## begin
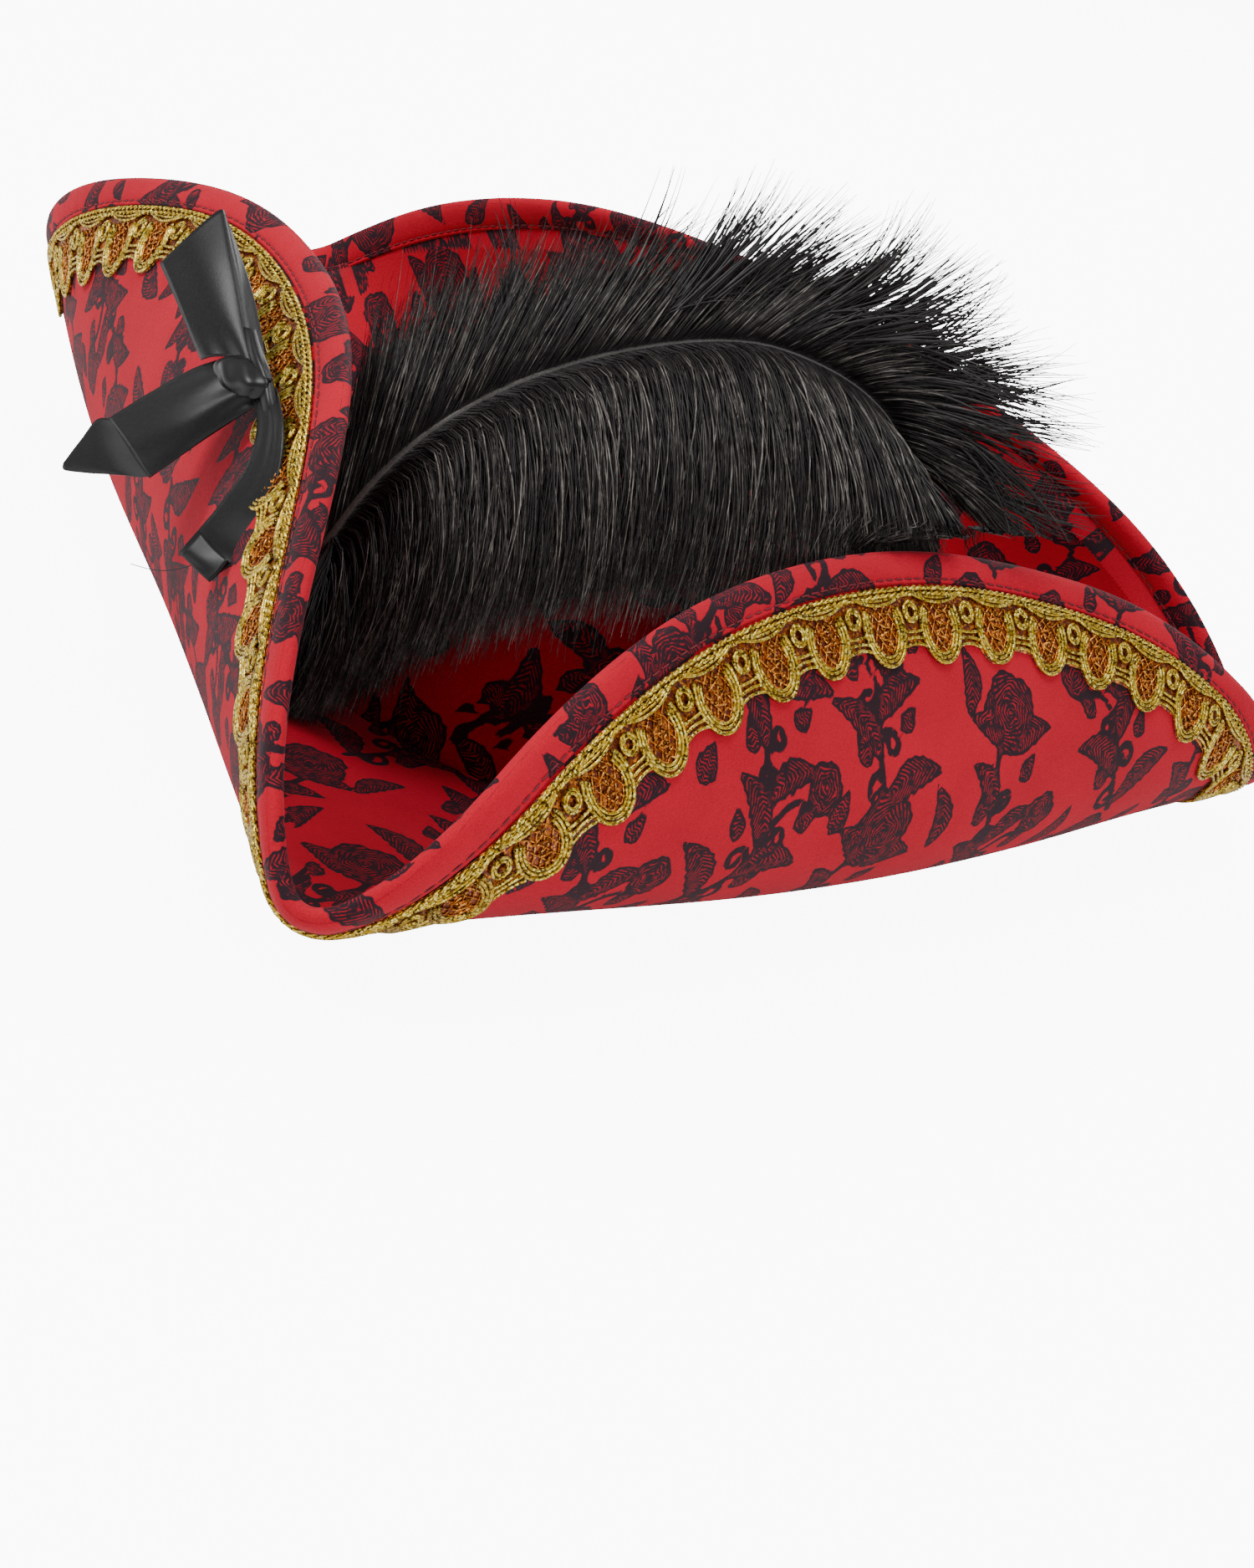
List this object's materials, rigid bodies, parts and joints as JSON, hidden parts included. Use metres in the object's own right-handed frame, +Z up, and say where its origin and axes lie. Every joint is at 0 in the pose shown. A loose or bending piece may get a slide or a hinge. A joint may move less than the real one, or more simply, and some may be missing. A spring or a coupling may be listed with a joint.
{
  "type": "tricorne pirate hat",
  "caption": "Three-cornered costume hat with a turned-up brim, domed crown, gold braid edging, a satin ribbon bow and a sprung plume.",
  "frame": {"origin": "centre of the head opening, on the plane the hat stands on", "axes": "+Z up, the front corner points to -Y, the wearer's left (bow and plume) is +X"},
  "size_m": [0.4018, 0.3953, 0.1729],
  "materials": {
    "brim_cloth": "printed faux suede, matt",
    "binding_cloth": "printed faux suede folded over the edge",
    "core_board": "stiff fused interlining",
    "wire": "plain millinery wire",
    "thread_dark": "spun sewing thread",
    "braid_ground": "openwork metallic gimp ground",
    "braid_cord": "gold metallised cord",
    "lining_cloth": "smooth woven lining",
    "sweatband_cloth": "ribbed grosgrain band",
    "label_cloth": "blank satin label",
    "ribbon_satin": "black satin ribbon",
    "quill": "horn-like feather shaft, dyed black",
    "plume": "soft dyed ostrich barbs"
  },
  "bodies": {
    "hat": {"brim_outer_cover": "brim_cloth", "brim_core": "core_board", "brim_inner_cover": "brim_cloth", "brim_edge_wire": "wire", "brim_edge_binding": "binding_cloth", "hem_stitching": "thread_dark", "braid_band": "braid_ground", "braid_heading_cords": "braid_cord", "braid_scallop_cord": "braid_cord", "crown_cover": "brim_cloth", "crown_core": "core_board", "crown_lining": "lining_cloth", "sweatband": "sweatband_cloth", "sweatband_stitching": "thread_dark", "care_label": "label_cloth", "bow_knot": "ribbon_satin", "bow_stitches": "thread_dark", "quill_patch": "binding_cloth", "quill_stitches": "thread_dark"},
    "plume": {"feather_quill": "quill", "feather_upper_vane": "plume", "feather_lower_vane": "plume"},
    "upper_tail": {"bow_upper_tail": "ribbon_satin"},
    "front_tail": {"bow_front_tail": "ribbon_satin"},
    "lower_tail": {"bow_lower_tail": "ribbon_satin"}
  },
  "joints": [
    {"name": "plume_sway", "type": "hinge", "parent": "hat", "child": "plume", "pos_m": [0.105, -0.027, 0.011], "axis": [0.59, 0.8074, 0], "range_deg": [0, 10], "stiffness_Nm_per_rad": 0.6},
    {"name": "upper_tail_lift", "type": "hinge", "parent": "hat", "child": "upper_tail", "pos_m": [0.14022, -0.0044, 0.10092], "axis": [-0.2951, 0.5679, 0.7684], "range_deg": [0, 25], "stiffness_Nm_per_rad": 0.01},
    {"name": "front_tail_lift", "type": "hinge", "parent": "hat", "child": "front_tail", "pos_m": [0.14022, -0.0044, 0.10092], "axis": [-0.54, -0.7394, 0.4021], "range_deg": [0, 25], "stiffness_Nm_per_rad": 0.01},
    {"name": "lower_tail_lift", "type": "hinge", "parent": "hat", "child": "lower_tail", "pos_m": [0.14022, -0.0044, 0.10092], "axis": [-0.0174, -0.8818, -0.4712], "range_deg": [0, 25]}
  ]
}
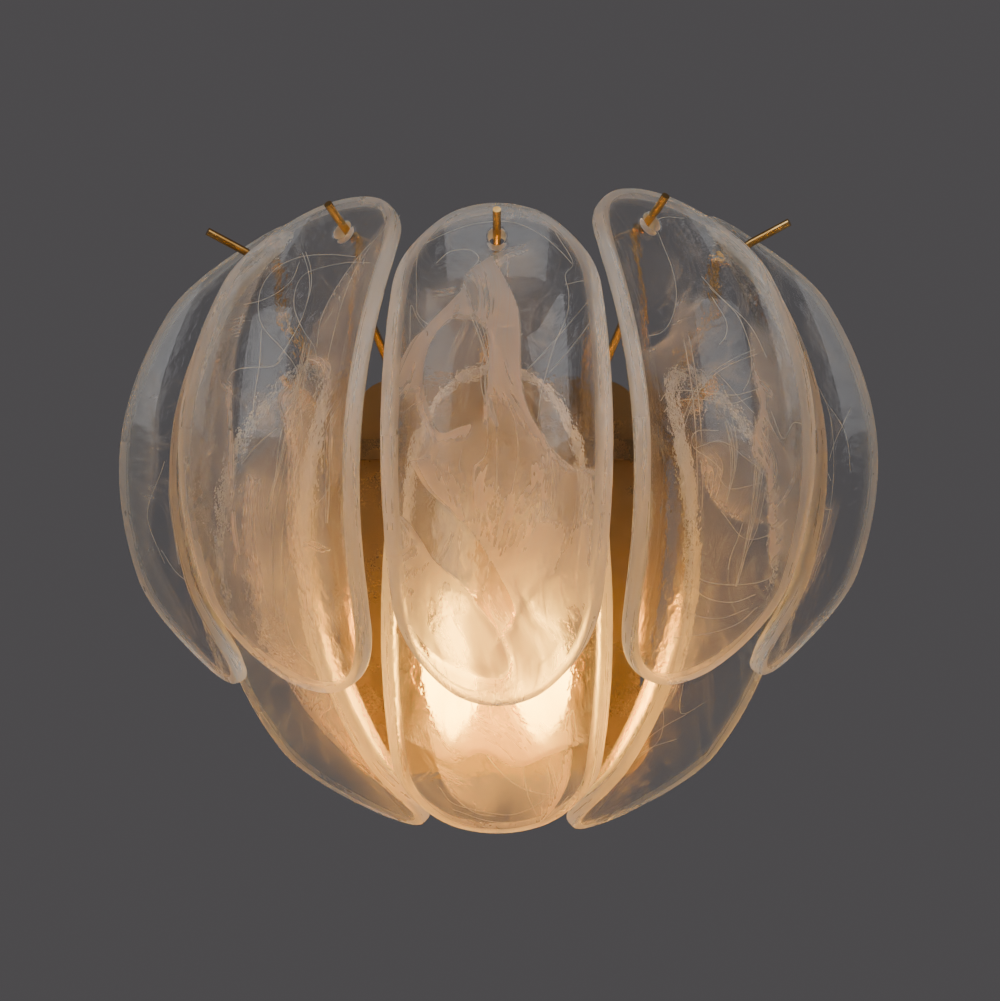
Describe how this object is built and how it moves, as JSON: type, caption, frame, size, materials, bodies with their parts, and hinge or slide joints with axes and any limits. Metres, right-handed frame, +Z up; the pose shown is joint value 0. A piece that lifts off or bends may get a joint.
## end
Description of the task -
Copy all lines in the listing above where the string "materials" appears.

Exercise result -
List this object's materials, rigid bodies, parts and joints as JSON, hidden parts included. Use metres in the object's own right-handed frame, +Z up, and say where its origin and axes lie. Every joint is at 0 in the pose shown. A loose or bending piece may get a slide or a hinge. A joint may move less than the real one, or more simply, and some may be missing. A spring or a coupling may be listed with a joint.
  "materials": {
Describe how this object is built and how it moves, as JSON: type, caption, frame, size, materials, bodies with their parts, and hinge or slide joints with axes and any limits. Metres, right-handed frame, +Z up; the pose shown is joint value 0. A piece that lifts off or bends may get a joint.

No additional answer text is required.